I open the door and there is our elderly upstairs neighbor who, in the best way I can describe her, is an Eastern-European babushka who almost always has a smile on her face. In her hand, she holds a big plastic bag of like, 20 apples. She immediately hands the bag to me and tells me in Italian that they are for us in the apartment to eat! I thank her very much and ask her in Italian, “Are you sure? Really?” to which she says “Eat them all!” and then cheerfully heads upstairs back to her apartment. I close the door and take this new bounty of fruit to the kitchen table. Following her request, I proceed to core and slice up an apple for myself. The first bite tells it all. Refreshingly cool, crisp, juicy and sweet – it’s an excellent apple and probably the best one I’ve had here in Italy so far. I quickly gobbled up the rest of the apple because of it’s incredible flavor. It was at that point that the Lord impressed something on me and spoke, “Oh, taste and see that the Lord is good.” A neighbor had me and my roommates in mind, decided to buy us a whole giant bag of delicious apples and bless us in our little world. Oh, I have tasted through this apple and have seen that the Lord is indeed good.

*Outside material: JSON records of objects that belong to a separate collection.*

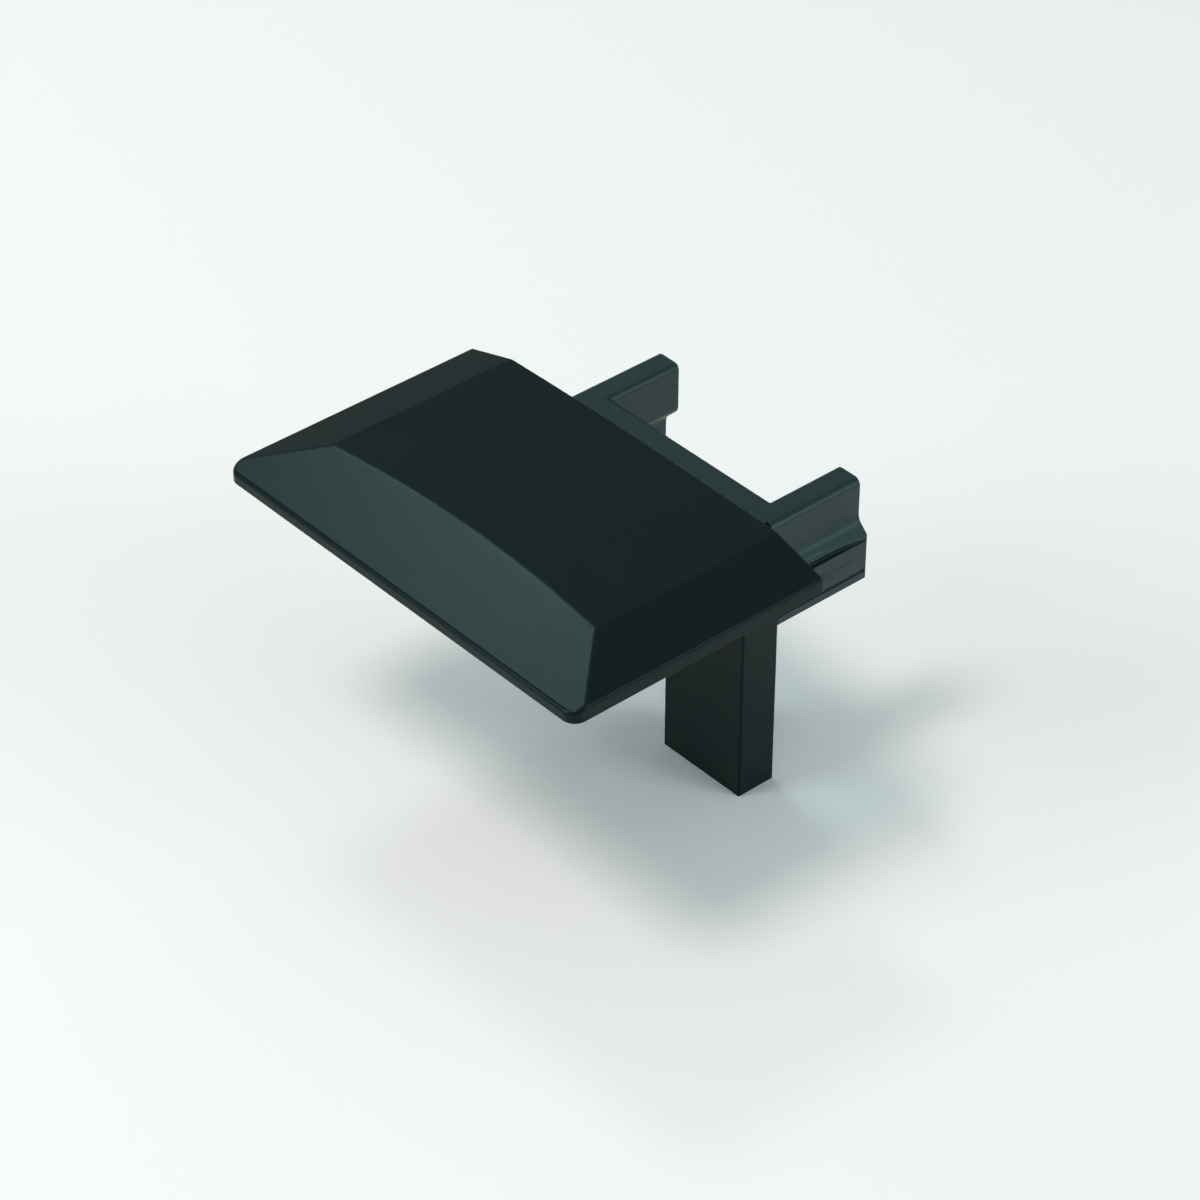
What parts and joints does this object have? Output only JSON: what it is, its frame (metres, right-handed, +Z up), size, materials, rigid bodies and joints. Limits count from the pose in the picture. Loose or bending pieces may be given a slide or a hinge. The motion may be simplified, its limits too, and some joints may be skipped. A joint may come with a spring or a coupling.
{
  "type": "profile end cap",
  "caption": "End cap for an aluminium profile: domed, bevelled cover with a slide-in insert of two bent, grooved walls and a leg hanging from one side.",
  "frame": {"origin": "where the cover's seat meets its flat underside, midway across the profile", "axes": "+X across the profile towards the side with the leg, +Y into the profile along its length, +Z up through the domed cover"},
  "size_m": [0.06, 0.0543, 0.0401],
  "materials": {
    "cap": "satin anthracite, fine moulded grain"
  },
  "bodies": {
    "root": {"end_cap": "cap"}
  },
  "joints": []
}
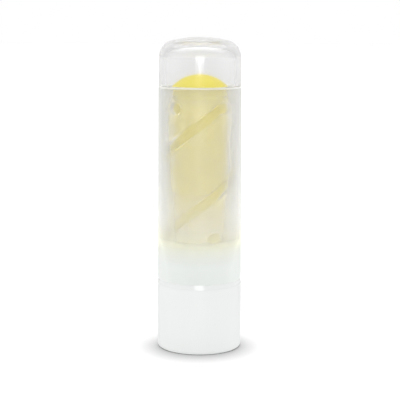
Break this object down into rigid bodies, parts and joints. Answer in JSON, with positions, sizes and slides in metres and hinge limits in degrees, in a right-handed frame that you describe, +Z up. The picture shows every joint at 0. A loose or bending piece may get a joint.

This is such a picture of the Gospel through Psalm 34:8a. God calls us to taste and see His goodness. We cannot do that unless we receive His free gift of grace. When we do receive that spiritual (and sometimes literal) taste of His grace, it is the reminder of how good He really is to us. God is buono through all of this. We so often want to do our own thing, try to figure out the recipe to our life without looking to the Author of the Recipe Book and then toss some ingredients together to make spiritual growth happen. But sometimes, we just need to have His grace show up at our door with a bag of cool, refreshing and delicious apples as a reminder that He loves us and wants us to know Him more.